- **Work to complete**: Print the listing below from its opening line through the line holding "self.links = links", both ends included.

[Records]
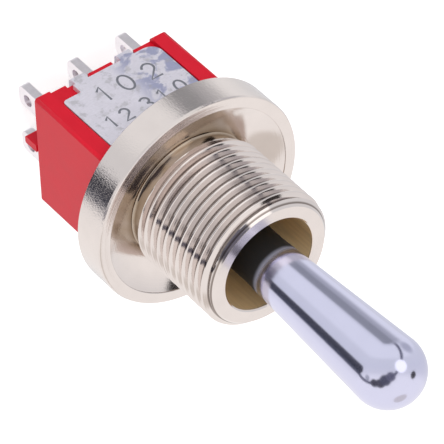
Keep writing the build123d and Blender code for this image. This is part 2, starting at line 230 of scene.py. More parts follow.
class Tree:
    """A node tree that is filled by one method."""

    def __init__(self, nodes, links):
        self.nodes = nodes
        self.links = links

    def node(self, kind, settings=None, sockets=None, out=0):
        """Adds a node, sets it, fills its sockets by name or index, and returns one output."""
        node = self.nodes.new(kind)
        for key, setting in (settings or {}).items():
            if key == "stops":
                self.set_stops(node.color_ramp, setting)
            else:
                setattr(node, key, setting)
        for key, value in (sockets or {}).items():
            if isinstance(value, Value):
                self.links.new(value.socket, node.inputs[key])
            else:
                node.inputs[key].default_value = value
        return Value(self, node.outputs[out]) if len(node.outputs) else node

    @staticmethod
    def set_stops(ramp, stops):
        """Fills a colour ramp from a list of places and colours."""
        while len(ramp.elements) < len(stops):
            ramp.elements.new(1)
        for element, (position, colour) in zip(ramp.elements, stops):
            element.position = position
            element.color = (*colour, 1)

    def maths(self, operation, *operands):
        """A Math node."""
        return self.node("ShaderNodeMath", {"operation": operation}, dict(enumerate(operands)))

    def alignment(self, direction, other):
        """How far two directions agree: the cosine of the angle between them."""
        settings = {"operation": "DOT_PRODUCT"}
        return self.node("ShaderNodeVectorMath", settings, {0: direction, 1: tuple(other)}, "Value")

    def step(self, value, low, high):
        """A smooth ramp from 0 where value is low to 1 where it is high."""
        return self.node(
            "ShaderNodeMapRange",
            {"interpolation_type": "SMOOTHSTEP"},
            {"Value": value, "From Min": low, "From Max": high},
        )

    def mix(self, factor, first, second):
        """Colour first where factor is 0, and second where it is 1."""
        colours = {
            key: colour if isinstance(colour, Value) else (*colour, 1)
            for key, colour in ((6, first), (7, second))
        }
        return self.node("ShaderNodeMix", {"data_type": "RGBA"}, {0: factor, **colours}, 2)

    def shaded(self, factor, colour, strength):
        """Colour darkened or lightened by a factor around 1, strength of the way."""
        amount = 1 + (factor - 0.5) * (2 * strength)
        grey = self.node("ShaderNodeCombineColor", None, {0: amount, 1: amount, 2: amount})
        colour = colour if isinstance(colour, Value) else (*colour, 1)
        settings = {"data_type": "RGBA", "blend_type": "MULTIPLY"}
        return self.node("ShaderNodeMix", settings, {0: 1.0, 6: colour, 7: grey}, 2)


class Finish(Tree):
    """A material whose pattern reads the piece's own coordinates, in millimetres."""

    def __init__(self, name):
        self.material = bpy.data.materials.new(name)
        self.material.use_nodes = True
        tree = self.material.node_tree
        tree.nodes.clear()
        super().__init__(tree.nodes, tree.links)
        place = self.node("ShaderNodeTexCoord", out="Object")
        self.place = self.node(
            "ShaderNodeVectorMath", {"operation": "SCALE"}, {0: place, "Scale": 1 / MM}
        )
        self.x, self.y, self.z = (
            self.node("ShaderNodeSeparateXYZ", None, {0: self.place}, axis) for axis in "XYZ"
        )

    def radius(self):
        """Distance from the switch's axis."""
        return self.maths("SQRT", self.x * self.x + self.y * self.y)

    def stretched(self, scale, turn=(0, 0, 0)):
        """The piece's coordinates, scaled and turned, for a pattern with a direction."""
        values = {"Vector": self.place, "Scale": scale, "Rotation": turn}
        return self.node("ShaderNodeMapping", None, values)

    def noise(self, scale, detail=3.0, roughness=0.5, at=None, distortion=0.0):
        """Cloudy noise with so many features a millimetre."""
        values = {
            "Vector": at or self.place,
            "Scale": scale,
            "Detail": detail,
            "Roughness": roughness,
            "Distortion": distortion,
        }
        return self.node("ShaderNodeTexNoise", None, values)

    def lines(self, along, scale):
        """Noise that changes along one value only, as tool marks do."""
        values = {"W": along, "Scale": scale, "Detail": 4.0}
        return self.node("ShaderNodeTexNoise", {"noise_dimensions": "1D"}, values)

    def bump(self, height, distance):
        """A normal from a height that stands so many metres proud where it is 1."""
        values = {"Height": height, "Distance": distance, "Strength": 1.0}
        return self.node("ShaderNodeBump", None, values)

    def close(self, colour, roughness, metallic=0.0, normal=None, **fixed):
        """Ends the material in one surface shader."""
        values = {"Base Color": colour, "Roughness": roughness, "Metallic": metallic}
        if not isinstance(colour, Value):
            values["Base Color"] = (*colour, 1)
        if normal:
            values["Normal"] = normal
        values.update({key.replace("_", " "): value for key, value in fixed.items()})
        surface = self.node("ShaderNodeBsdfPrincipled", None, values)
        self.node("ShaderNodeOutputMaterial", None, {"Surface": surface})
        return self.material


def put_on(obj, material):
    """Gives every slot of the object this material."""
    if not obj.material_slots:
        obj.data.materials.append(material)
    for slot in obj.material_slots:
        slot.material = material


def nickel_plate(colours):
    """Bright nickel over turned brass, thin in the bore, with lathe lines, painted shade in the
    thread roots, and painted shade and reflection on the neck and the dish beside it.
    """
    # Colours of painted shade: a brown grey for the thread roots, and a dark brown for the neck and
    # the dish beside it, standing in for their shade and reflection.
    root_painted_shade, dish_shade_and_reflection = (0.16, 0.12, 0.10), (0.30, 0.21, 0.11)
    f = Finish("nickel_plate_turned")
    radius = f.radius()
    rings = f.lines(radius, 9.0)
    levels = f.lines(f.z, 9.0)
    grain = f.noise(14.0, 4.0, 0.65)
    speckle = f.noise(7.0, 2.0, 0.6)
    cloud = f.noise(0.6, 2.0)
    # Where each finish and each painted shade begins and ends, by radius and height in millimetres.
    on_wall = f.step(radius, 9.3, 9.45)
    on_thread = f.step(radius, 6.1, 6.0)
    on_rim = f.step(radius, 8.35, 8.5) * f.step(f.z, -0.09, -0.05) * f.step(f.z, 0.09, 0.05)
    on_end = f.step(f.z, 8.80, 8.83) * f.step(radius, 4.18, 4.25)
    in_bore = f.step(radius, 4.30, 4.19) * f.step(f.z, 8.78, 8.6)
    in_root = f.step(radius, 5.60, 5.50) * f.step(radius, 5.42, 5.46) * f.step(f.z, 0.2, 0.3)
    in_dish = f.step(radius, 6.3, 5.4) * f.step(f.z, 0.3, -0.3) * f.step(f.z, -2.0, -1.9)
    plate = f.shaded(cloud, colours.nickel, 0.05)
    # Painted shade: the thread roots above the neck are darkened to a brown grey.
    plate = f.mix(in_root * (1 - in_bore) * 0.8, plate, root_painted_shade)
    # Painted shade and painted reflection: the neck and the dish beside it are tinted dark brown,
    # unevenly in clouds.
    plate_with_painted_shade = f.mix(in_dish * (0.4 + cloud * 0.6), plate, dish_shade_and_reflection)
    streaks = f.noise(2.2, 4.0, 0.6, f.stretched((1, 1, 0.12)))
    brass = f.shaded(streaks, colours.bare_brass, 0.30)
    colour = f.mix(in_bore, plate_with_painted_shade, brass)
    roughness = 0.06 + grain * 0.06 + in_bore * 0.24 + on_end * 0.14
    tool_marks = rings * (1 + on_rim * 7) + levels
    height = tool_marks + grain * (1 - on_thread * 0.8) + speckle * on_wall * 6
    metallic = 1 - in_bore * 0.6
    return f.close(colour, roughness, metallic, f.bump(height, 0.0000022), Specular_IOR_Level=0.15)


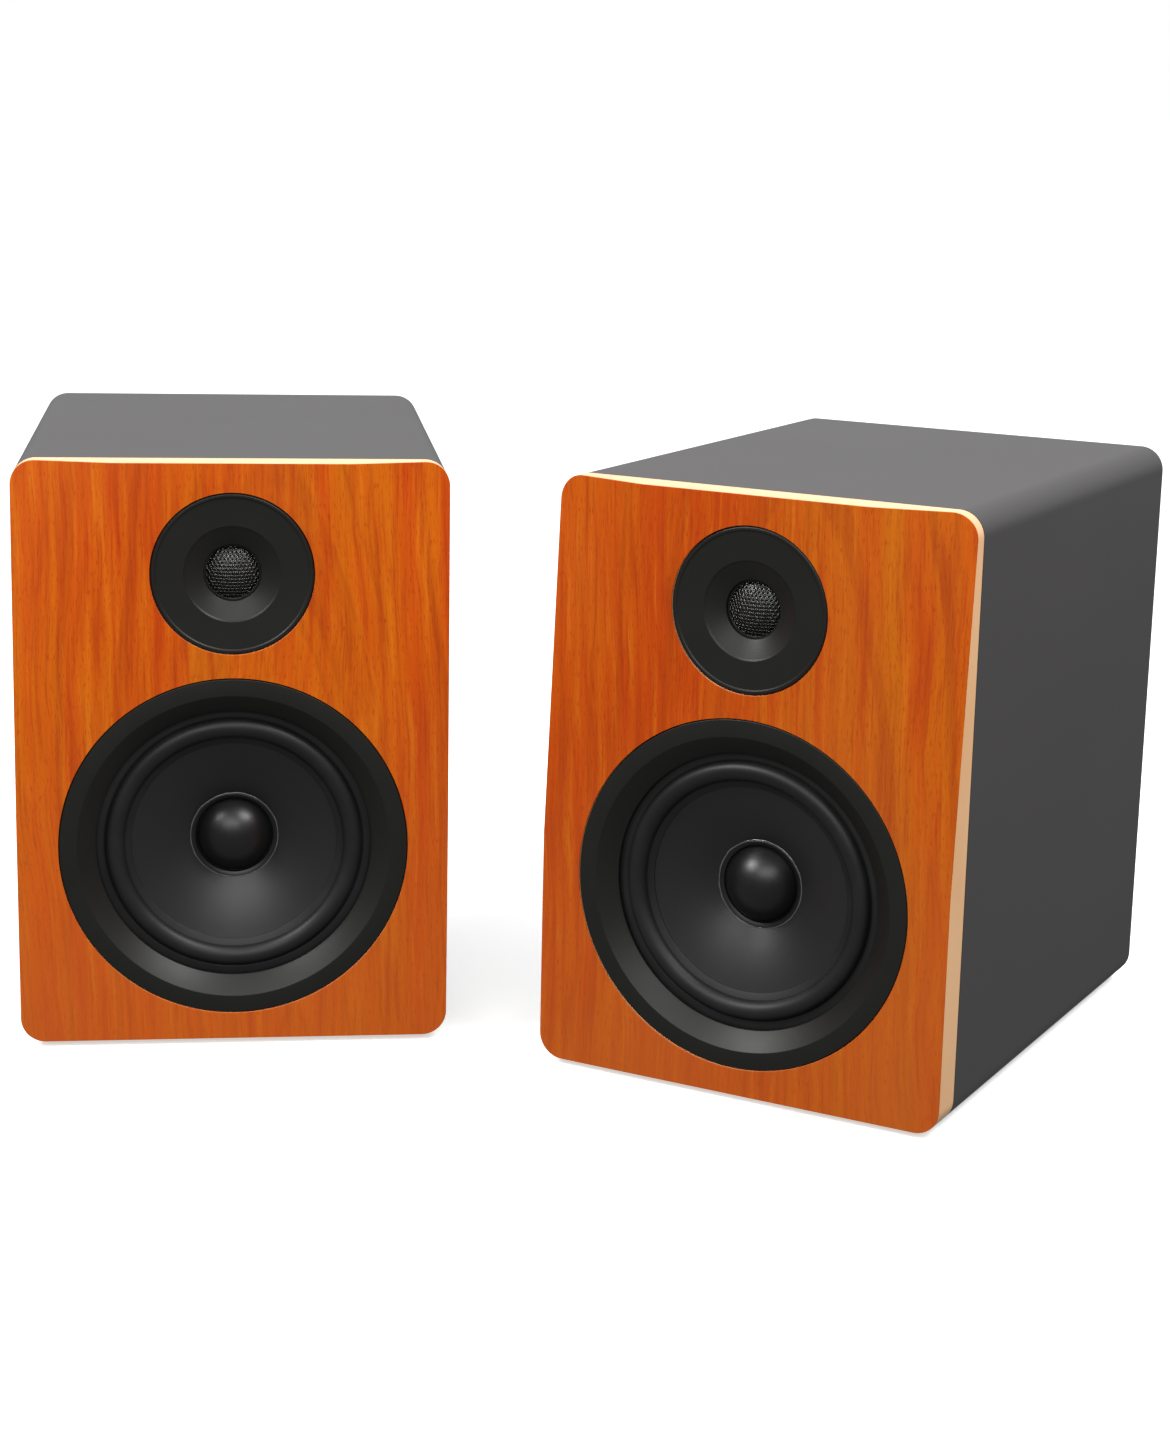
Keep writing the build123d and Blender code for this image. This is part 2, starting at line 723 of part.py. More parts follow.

- **Response**:
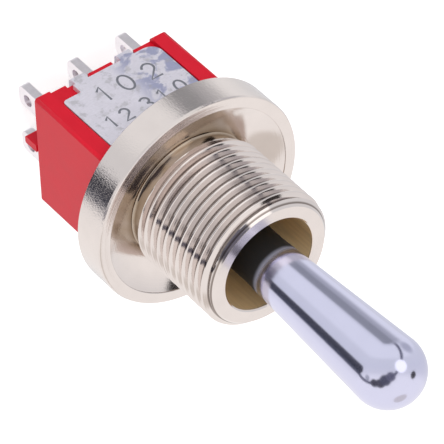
Keep writing the build123d and Blender code for this image. This is part 2, starting at line 230 of scene.py. More parts follow.
class Tree:
    """A node tree that is filled by one method."""

    def __init__(self, nodes, links):
        self.nodes = nodes
        self.links = links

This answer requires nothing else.